___ MATERIAL PROVIDED

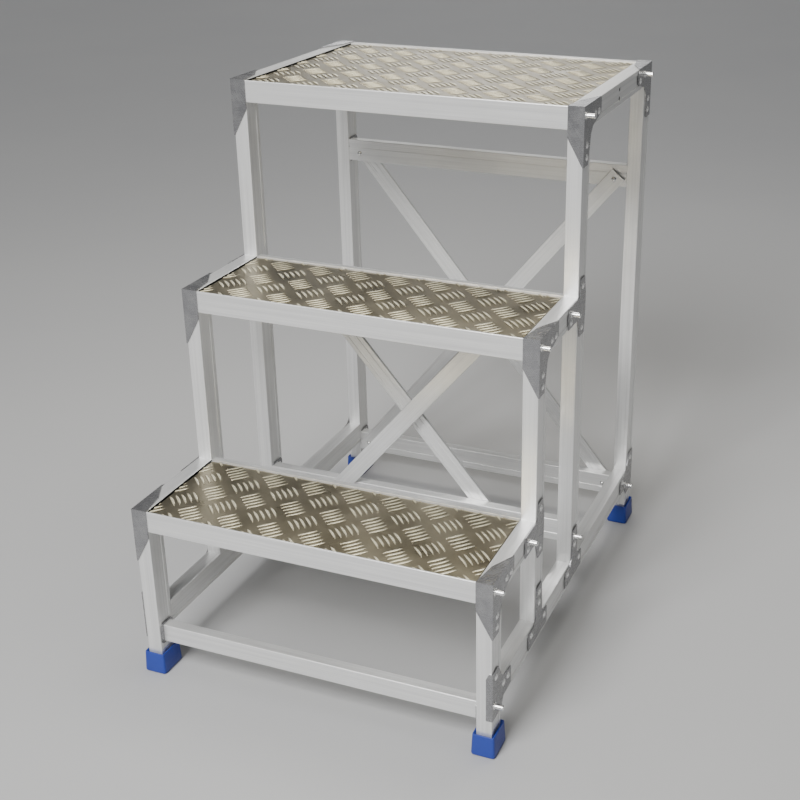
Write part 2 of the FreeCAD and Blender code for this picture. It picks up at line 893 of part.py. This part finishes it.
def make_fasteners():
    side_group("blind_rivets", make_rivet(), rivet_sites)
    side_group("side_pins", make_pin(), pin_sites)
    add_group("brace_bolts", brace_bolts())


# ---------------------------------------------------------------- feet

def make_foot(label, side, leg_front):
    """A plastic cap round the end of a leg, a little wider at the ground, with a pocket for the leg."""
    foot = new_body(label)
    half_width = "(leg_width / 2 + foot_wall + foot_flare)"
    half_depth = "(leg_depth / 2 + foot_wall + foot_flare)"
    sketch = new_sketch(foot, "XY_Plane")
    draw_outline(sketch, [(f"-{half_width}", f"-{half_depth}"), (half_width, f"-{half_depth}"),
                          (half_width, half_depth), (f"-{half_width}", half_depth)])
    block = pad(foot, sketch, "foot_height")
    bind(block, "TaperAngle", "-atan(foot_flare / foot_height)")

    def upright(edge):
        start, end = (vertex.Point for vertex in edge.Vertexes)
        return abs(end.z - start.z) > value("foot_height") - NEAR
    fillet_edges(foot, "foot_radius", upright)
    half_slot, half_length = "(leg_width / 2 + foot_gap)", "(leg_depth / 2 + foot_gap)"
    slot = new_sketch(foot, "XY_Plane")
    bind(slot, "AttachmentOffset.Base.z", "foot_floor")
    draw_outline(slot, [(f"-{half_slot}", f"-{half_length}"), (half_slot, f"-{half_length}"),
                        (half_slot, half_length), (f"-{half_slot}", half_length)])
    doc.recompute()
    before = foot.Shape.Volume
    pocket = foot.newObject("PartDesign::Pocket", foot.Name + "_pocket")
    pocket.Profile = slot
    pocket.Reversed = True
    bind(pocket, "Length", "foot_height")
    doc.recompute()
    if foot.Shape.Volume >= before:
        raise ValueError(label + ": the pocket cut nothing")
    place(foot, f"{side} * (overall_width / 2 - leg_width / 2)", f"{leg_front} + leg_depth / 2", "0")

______

YOUR INSTRUCTIONS: Restate the listing above word for word.

CORRECT OUTPUT:
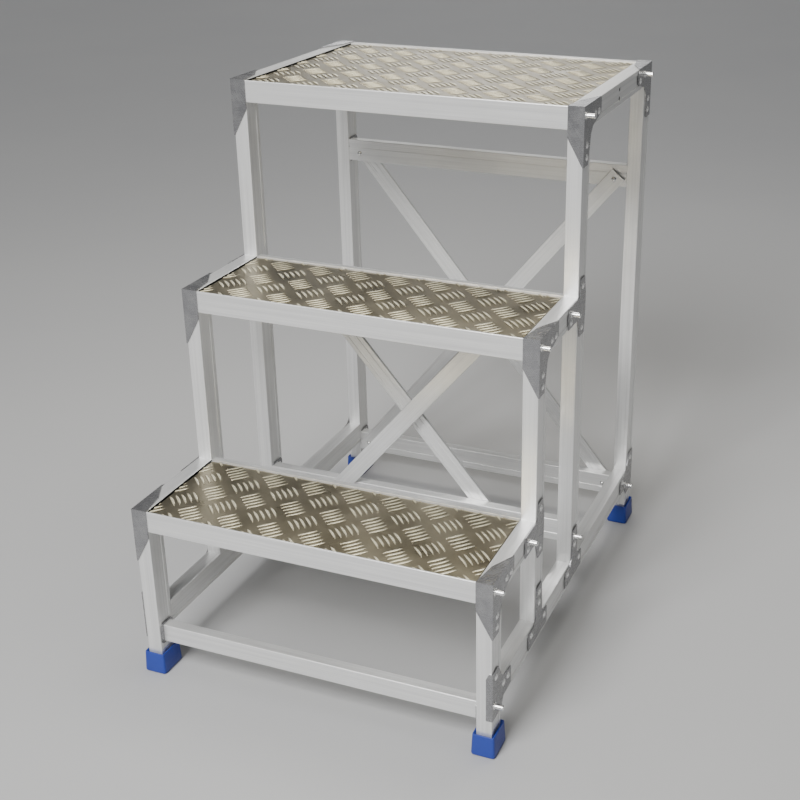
Write part 2 of the FreeCAD and Blender code for this picture. It picks up at line 893 of part.py. This part finishes it.
def make_fasteners():
    side_group("blind_rivets", make_rivet(), rivet_sites)
    side_group("side_pins", make_pin(), pin_sites)
    add_group("brace_bolts", brace_bolts())


# ---------------------------------------------------------------- feet

def make_foot(label, side, leg_front):
    """A plastic cap round the end of a leg, a little wider at the ground, with a pocket for the leg."""
    foot = new_body(label)
    half_width = "(leg_width / 2 + foot_wall + foot_flare)"
    half_depth = "(leg_depth / 2 + foot_wall + foot_flare)"
    sketch = new_sketch(foot, "XY_Plane")
    draw_outline(sketch, [(f"-{half_width}", f"-{half_depth}"), (half_width, f"-{half_depth}"),
                          (half_width, half_depth), (f"-{half_width}", half_depth)])
    block = pad(foot, sketch, "foot_height")
    bind(block, "TaperAngle", "-atan(foot_flare / foot_height)")

    def upright(edge):
        start, end = (vertex.Point for vertex in edge.Vertexes)
        return abs(end.z - start.z) > value("foot_height") - NEAR
    fillet_edges(foot, "foot_radius", upright)
    half_slot, half_length = "(leg_width / 2 + foot_gap)", "(leg_depth / 2 + foot_gap)"
    slot = new_sketch(foot, "XY_Plane")
    bind(slot, "AttachmentOffset.Base.z", "foot_floor")
    draw_outline(slot, [(f"-{half_slot}", f"-{half_length}"), (half_slot, f"-{half_length}"),
                        (half_slot, half_length), (f"-{half_slot}", half_length)])
    doc.recompute()
    before = foot.Shape.Volume
    pocket = foot.newObject("PartDesign::Pocket", foot.Name + "_pocket")
    pocket.Profile = slot
    pocket.Reversed = True
    bind(pocket, "Length", "foot_height")
    doc.recompute()
    if foot.Shape.Volume >= before:
        raise ValueError(label + ": the pocket cut nothing")
    place(foot, f"{side} * (overall_width / 2 - leg_width / 2)", f"{leg_front} + leg_depth / 2", "0")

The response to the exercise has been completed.